I had stayed away from the food plots during deer season in an effort to avoid the crowds, but now that most hunters have put their rifles away I'm wondering if an afternoon sitting over a clover field would be time well spent.  I saw a ton of hog sign up on the ridge tops when it was warmer, but curious what you experienced hunters would recommend this time of year.


----------



## bfriendly (Jan 9, 2017)

jbogg said:


> Hoping for some insight from some of you mountain hunters.  I spent a lot of time last spring and summer learning some areas on Chattahoochee WMA,  but did not get to hunt this fall as much as I had planned.  Hoping to break in my new CVA on some hogs over the next two months.  For you guys that are after hogs when it gets real cold in Jan and Feb, what tactics work best for you?
> 
> I had stayed away from the food plots during deer season in an effort to avoid the crowds, but now that most hunters have put their rifles away I'm wondering if an afternoon sitting over a clover field would be time well spent.  I saw a ton of hog sign up on the ridge tops when it was warmer, but curious what you experienced hunters would recommend this time of year.

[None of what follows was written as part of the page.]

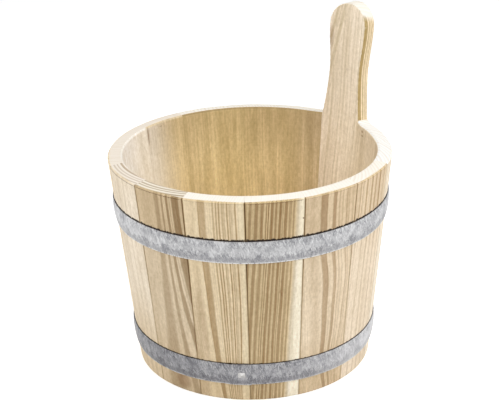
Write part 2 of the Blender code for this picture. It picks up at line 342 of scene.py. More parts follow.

We found some piglets in a Nest of Pine Needles before.......head buried in there til I picked it up





The next week, on the North side of the WMA there were about 6 in the middle of the first food plot going in off East Valley..........Snookman caught his piggie there.






Just have no doubt they will build a nest in the pine needles.


----------



## tree cutter 08 (Jan 9, 2017)

With as many acorns as we had they are liable to be anywhere right now. I have seen several in food plots this time of year especially if acorns are low, but even though acorns are still out there they will still hit the food plots. This is the first season I haven't seen a hog or a whole lot of sign. Riding the roads on the mountain wmas and nf and look for fresh rooting would be a fast way to find a place to start.


----------



## jbogg (Jan 9, 2017)

Thanks for the responses.  I hiked a few miles on Chattahoochee yesterday looking for sign.  I was really just wanting to get out there and hunt in the snow since I had never done so.  I saw lots of coyote tracks, a few deer, but no hog sign.  Ended up sitting on the edge of a wildlife opening just to take a break from the difficult walking.  With all of the snow I couldn't tell what, if anything was planted there.  Sure is pretty country though.


----------



## bfriendly (Jan 10, 2017)

jbogg said:


> Thanks for the responses.  I hiked a few miles on Chattahoochee yesterday looking for sign.  I was really just wanting to get out there and hunt in the snow since I had never done so.  I saw lots of coyote tracks, a few deer, but no hog sign.  Ended up sitting on the edge of a wildlife opening just to take a break from the difficult walking.  With all of the snow I couldn't tell what, if anything was planted there.  Sure is pretty country though.



Thats why we go

The Mtn WMAs and NF are very steep tough terrains...........Leaving the truck and heading Uphill has always been good advise hunting them. Surely you have seen some ravines that would make harvesting near impossible.


----------